»»

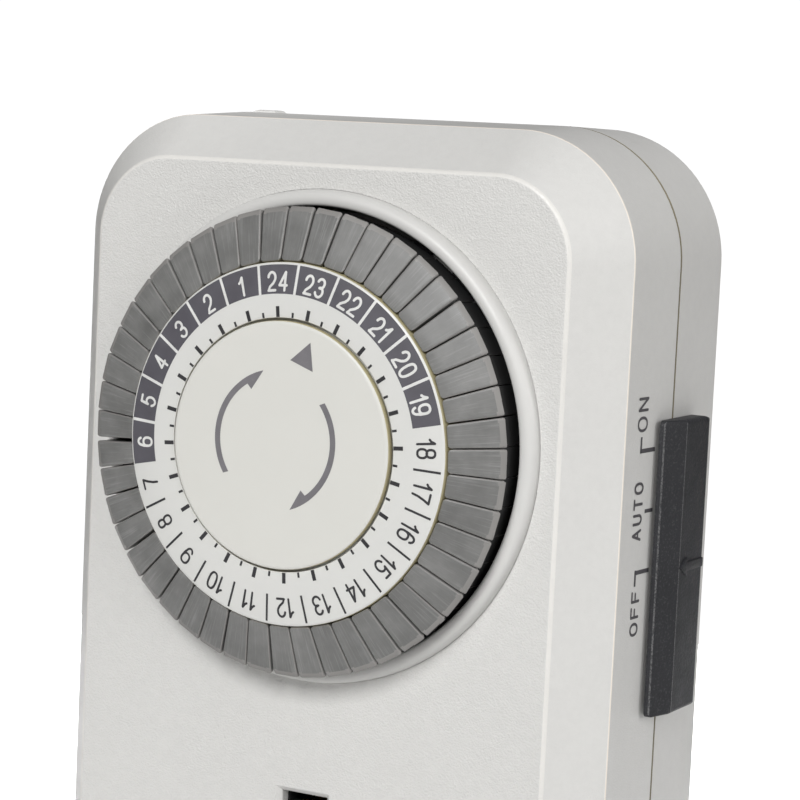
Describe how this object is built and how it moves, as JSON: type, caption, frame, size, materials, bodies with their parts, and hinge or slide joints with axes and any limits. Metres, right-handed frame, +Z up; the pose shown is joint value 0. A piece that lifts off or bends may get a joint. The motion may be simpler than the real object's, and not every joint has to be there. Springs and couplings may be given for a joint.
{
  "type": "programmable timer",
  "caption": "Plug-in mechanical timer: clockwise 24-hour dial ringed with push-in tappets, three-position side override slider, front socket and rear plug.",
  "frame": {"origin": "centre of the flat bottom, half way between the flat front face and the rear wall", "axes": "+Z up, +X to the right when facing the dial, +Y from the dial towards the wall"},
  "size_m": [0.0841, 0.0646, 0.1248],
  "materials": {
    "shell": "fine spark-eroded texture on the front, satin sides",
    "dial_white": "satin white, printed",
    "tappet_grey": "satin mid grey",
    "knob_dark": "fine-textured dark grey",
    "steel": "plain",
    "brass": "stamped",
    "copper": "enamelled copper winding",
    "nylon": "natural moulded",
    "insulator": "matt dark",
    "nickel": "nickel plated",
    "wire_white": "PVC insulation"
  },
  "bodies": {
    "housing": {"front_cover": "shell", "rear_cover": "shell", "housing_screw_ul": "steel", "housing_screw_ur": "steel", "housing_screw_ll": "steel", "housing_screw_lr": "steel", "centre_disc": "dial_white", "dial_post": "steel", "chassis_plate": "nylon", "reduction_axle": "steel", "motor_plate": "steel", "motor_can": "steel", "motor_coil": "copper", "lever_pin": "steel", "detent_spring": "steel", "live_bar": "brass", "switched_bar": "brass", "neutral_bar": "brass", "ground_bar": "brass", "plug_blade_live": "nickel", "plug_blade_neutral": "nickel", "plug_ground_pin": "nickel", "plug_holder": "insulator", "socket_block": "insulator", "socket_clip_live": "brass", "socket_clip_neutral": "brass", "socket_clip_ground": "brass", "motor_lead_neutral": "wire_white"},
    "dial": {"dial_wheel": "dial_white"},
    "override": {"override_knob": "knob_dark", "override_carriage": "nylon"},
    "lever": {"switch_lever": "nylon", "contact_arm": "brass"},
    "reduction": {"reduction_gear": "nylon"},
    "rotor": {"motor_rotor": "nickel"},
    "hour_01": {"tappets_h01": "tappet_grey"},
    "hour_02": {"tappets_h02": "tappet_grey"},
    "hour_03": {"tappets_h03": "tappet_grey"},
    "hour_04": {"tappets_h04": "tappet_grey"},
    "hour_05": {"tappets_h05": "tappet_grey"},
    "hour_06": {"tappets_h06": "tappet_grey"},
    "hour_07": {"tappets_h07": "tappet_grey"},
    "hour_08": {"tappets_h08": "tappet_grey"},
    "hour_09": {"tappets_h09": "tappet_grey"},
    "hour_10": {"tappets_h10": "tappet_grey"},
    "hour_11": {"tappets_h11": "tappet_grey"},
    "hour_12": {"tappets_h12": "tappet_grey"},
    "hour_13": {"tappets_h13": "tappet_grey"},
    "hour_14": {"tappets_h14": "tappet_grey"},
    "hour_15": {"tappets_h15": "tappet_grey"},
    "hour_16": {"tappets_h16": "tappet_grey"},
    "hour_17": {"tappets_h17": "tappet_grey"},
    "hour_18": {"tappets_h18": "tappet_grey"},
    "hour_19": {"tappets_h19": "tappet_grey"},
    "hour_20": {"tappets_h20": "tappet_grey"},
    "hour_21": {"tappets_h21": "tappet_grey"},
    "hour_22": {"tappets_h22": "tappet_grey"},
    "hour_23": {"tappets_h23": "tappet_grey"},
    "hour_24": {"tappets_h24": "tappet_grey"}
  },
  "joints": [
    {"name": "dial_spin", "type": "hinge", "parent": "housing", "child": "dial", "pos_m": [0, -0.0254, 0.083], "axis": [0, 1, 0], "continuous": true},
    {"name": "reduction_spin", "type": "hinge", "parent": "housing", "child": "reduction", "pos_m": [-0.0198, -0.0054, 0.0632], "axis": [0, 1, 0], "continuous": true},
    {"name": "rotor_spin", "type": "hinge", "parent": "housing", "child": "rotor", "pos_m": [-0.00962, 0.0026, 0.07338], "axis": [0, 1, 0], "continuous": true},
    {"name": "override_slide", "type": "slide", "parent": "housing", "child": "override", "axis": [0, 0, 1], "range_m": [0, 0.0154]},
    {"name": "lever_rock", "type": "hinge", "parent": "housing", "child": "lever", "pos_m": [0.028, 0.0049, 0.053], "axis": [0, 1, 0], "range_deg": [0, 4.05]},
    {"name": "push_01", "type": "slide", "parent": "dial", "child": "hour_01", "axis": [0, 1, 0], "range_m": [0, 0.0024]},
    {"name": "push_02", "type": "slide", "parent": "dial", "child": "hour_02", "axis": [0, 1, 0], "range_m": [0, 0.0024]},
    {"name": "push_03", "type": "slide", "parent": "dial", "child": "hour_03", "axis": [0, 1, 0], "range_m": [0, 0.0024]},
    {"name": "push_04", "type": "slide", "parent": "dial", "child": "hour_04", "axis": [0, 1, 0], "range_m": [0, 0.0024]},
    {"name": "push_05", "type": "slide", "parent": "dial", "child": "hour_05", "axis": [0, 1, 0], "range_m": [0, 0.0024]},
    {"name": "push_06", "type": "slide", "parent": "dial", "child": "hour_06", "axis": [0, 1, 0], "range_m": [0, 0.0024]},
    {"name": "push_07", "type": "slide", "parent": "dial", "child": "hour_07", "axis": [0, 1, 0], "range_m": [0, 0.0024]},
    {"name": "push_08", "type": "slide", "parent": "dial", "child": "hour_08", "axis": [0, 1, 0], "range_m": [0, 0.0024]},
    {"name": "push_09", "type": "slide", "parent": "dial", "child": "hour_09", "axis": [0, 1, 0], "range_m": [0, 0.0024]},
    {"name": "push_10", "type": "slide", "parent": "dial", "child": "hour_10", "axis": [0, 1, 0], "range_m": [0, 0.0024]},
    {"name": "push_11", "type": "slide", "parent": "dial", "child": "hour_11", "axis": [0, 1, 0], "range_m": [0, 0.0024]},
    {"name": "push_12", "type": "slide", "parent": "dial", "child": "hour_12", "axis": [0, 1, 0], "range_m": [0, 0.0024]},
    {"name": "push_13", "type": "slide", "parent": "dial", "child": "hour_13", "axis": [0, 1, 0], "range_m": [0, 0.0024]},
    {"name": "push_14", "type": "slide", "parent": "dial", "child": "hour_14", "axis": [0, 1, 0], "range_m": [0, 0.0024]},
    {"name": "push_15", "type": "slide", "parent": "dial", "child": "hour_15", "axis": [0, 1, 0], "range_m": [0, 0.0024]},
    {"name": "push_16", "type": "slide", "parent": "dial", "child": "hour_16", "axis": [0, 1, 0], "range_m": [0, 0.0024]},
    {"name": "push_17", "type": "slide", "parent": "dial", "child": "hour_17", "axis": [0, 1, 0], "range_m": [0, 0.0024]},
    {"name": "push_18", "type": "slide", "parent": "dial", "child": "hour_18", "axis": [0, 1, 0], "range_m": [0, 0.0024]},
    {"name": "push_19", "type": "slide", "parent": "dial", "child": "hour_19", "axis": [0, 1, 0], "range_m": [0, 0.0024]},
    {"name": "push_20", "type": "slide", "parent": "dial", "child": "hour_20", "axis": [0, 1, 0], "range_m": [0, 0.0024]},
    {"name": "push_21", "type": "slide", "parent": "dial", "child": "hour_21", "axis": [0, 1, 0], "range_m": [0, 0.0024]},
    {"name": "push_22", "type": "slide", "parent": "dial", "child": "hour_22", "axis": [0, 1, 0], "range_m": [0, 0.0024]},
    {"name": "push_23", "type": "slide", "parent": "dial", "child": "hour_23", "axis": [0, 1, 0], "range_m": [0, 0.0024]},
    {"name": "push_24", "type": "slide", "parent": "dial", "child": "hour_24", "axis": [0, 1, 0], "range_m": [0, 0.0024]}
  ],
  "couplings": [
    {"joint": "reduction_spin", "follows": "dial_spin", "ratio": -6},
    {"joint": "rotor_spin", "follows": "dial_spin", "ratio": 30},
    {"joint": "lever_rock", "follows": "override_slide", "rad_per_m": 4.5333}
  ]
}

««

* _Your instructions_:
Go through the material and copy out every line with "bodies" in it.

* _Task response_:
Describe how this object is built and how it moves, as JSON: type, caption, frame, size, materials, bodies with their parts, and hinge or slide joints with axes and any limits. Metres, right-handed frame, +Z up; the pose shown is joint value 0. A piece that lifts off or bends may get a joint. The motion may be simpler than the real object's, and not every joint has to be there. Springs and couplings may be given for a joint.
  "bodies": {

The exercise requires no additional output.